Baca juga: 9 Manfaat Jeruk Bali, dari Melawan Kanker hingga Baik untuk Jantung
Bagaimana kulit jeruk bali bisa menghasilkan listrik? Jawabannya terletak pada prinsip "elektrifikasi kontak" atau triboelektrifikasi. Wang menjelaskan, "Ini prinsip yang sederhana dan sering kita alami, misalnya saat tersengat listrik statis saat menyentuh gagang pintu di musim dingin."

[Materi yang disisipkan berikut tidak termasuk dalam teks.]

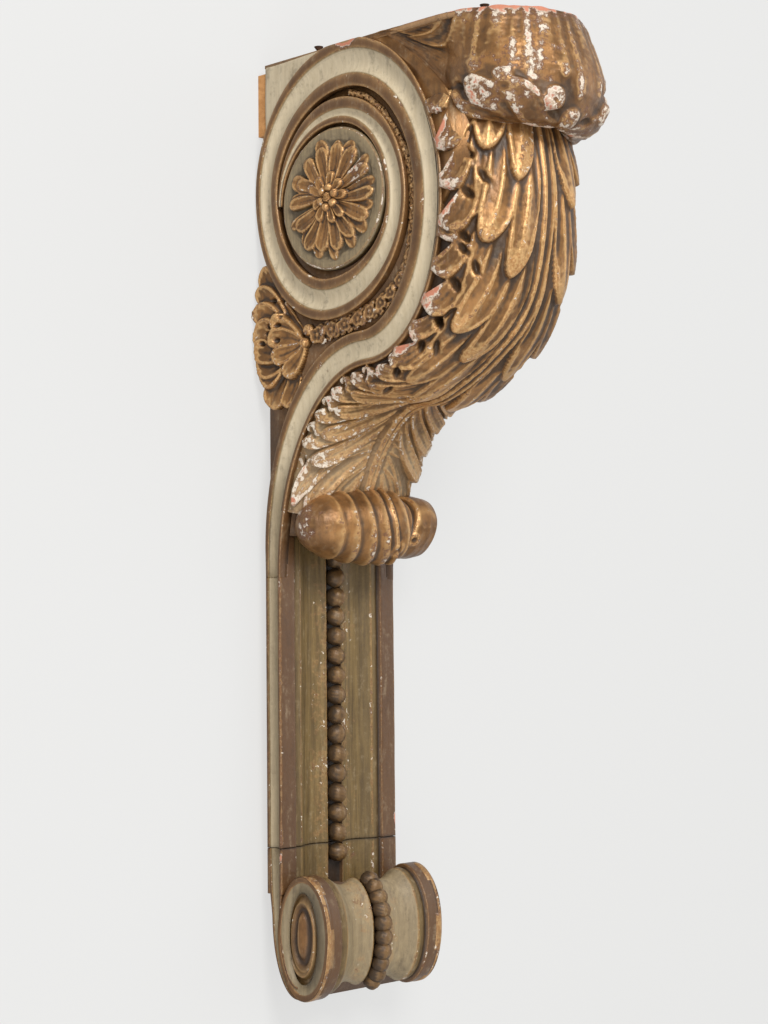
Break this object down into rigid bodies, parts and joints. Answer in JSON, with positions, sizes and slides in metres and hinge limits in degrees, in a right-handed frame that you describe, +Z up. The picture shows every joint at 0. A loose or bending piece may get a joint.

Ketika dua material berbeda, seperti biomassa kulit jeruk bali dan film plastik poliimid, saling bersentuhan dan bergesekan, terjadi perpindahan muatan listrik. Para peneliti memanfaatkan fenomena ini dengan menambahkan lapisan elektroda dari tembaga untuk mengubah energi mekanis menjadi listrik.
Hasilnya mengagumkan. Dengan hanya mengetukkan jari pada alat berbasis kulit jeruk bali ini, sekitar 20 lampu LED bisa menyala. Bahkan, kalkulator dan jam olahraga dapat dioperasikan hanya dengan energi mekanis dari sentuhan, tanpa perlu listrik eksternal, berkat integrasi sistem manajemen daya dan unit penyimpanan energi.
Baca juga: Mengenal Jeruk Bali atau Pamelo, Asalnya Bukan dari Bali
Lebih jauh lagi, struktur berpori alami kulit jeruk bali memberikan sensitivitas tinggi terhadap tekanan dan frekuensi tekanan. Ini membuka jalan bagi aplikasi lain, yaitu sebagai sensor biomekanik. Ketika alat ini ditempelkan pada tubuh manusia, seperti pada sendi atau otot, ia mampu mendeteksi pola gerakan berdasarkan sinyal listrik yang dihasilkan dari kontak antar lapisan triboelektrik.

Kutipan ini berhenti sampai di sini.